Tab Berg, a Sacramento political consultant who previously worked with STOP but is helping the new group, said, “Nobody involved with this (new) group is happy” with the STOP campaign. He said people are upset with “just the whole way the debate has degenerated.”
Joshua Wood, head of the pro-arena group DowntownArena.org, said Powell’s organization is stepping into the picture because of the controversies surrounding STOP. “It’s really come to a halt,” he said, referring to the STOP effort. “They needed someone else to come in.” He said he’s confident his group can prevent the subsidy from coming to the ballot.
He added that Voters for a Fair Arena Deal is “hitching their wagon to a group that at this point is notorious for lying to voters.” He said STOP’s signature gatherers have been misleading citizens about the ballot initiative.

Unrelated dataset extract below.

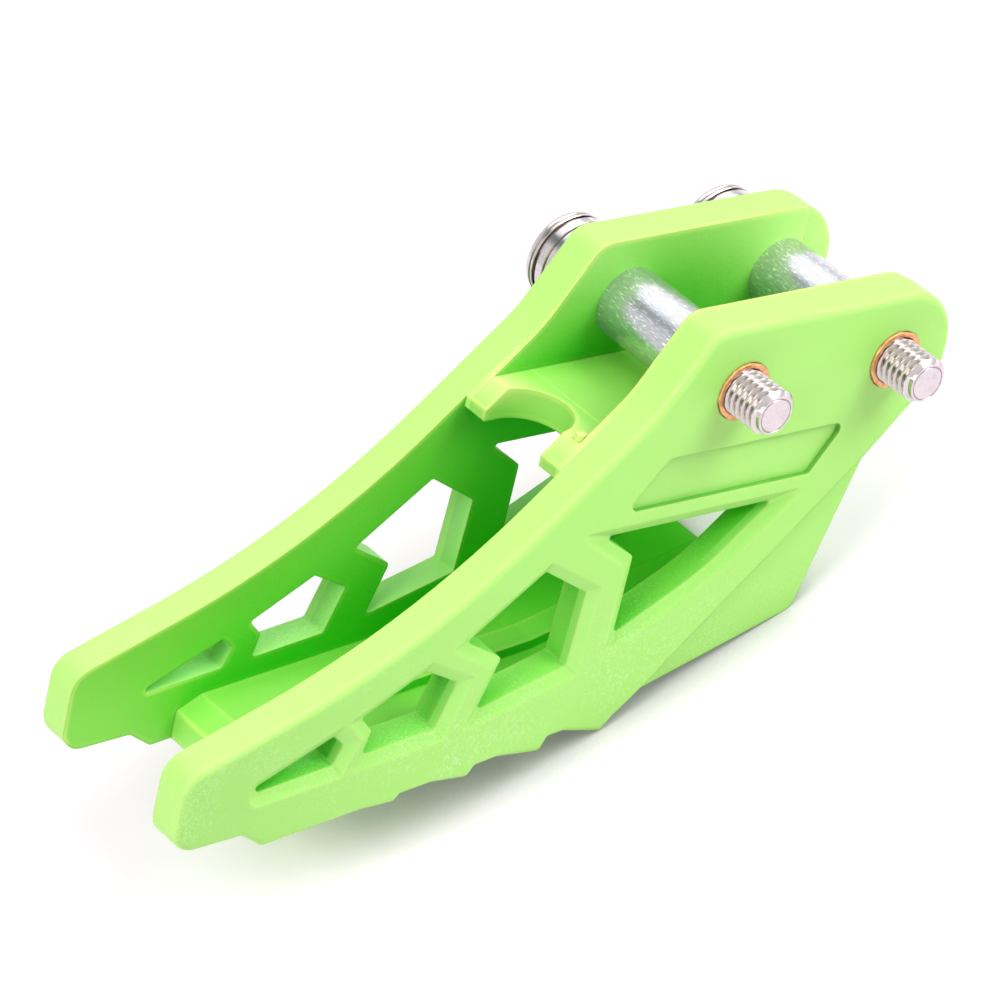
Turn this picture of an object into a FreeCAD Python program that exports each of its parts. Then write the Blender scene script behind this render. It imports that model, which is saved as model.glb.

In a prepared statement, STOP said it was “delighted to see that other groups have come together to assist with the effort.”
Powell said his committee hasn’t decided what exactly constitutes an appropriate subsidy level. But he said the group has devised a set of 10 deal points that would make the project fairer. Among them would be the elimination of the “project labor agreement,” which favors union contractors.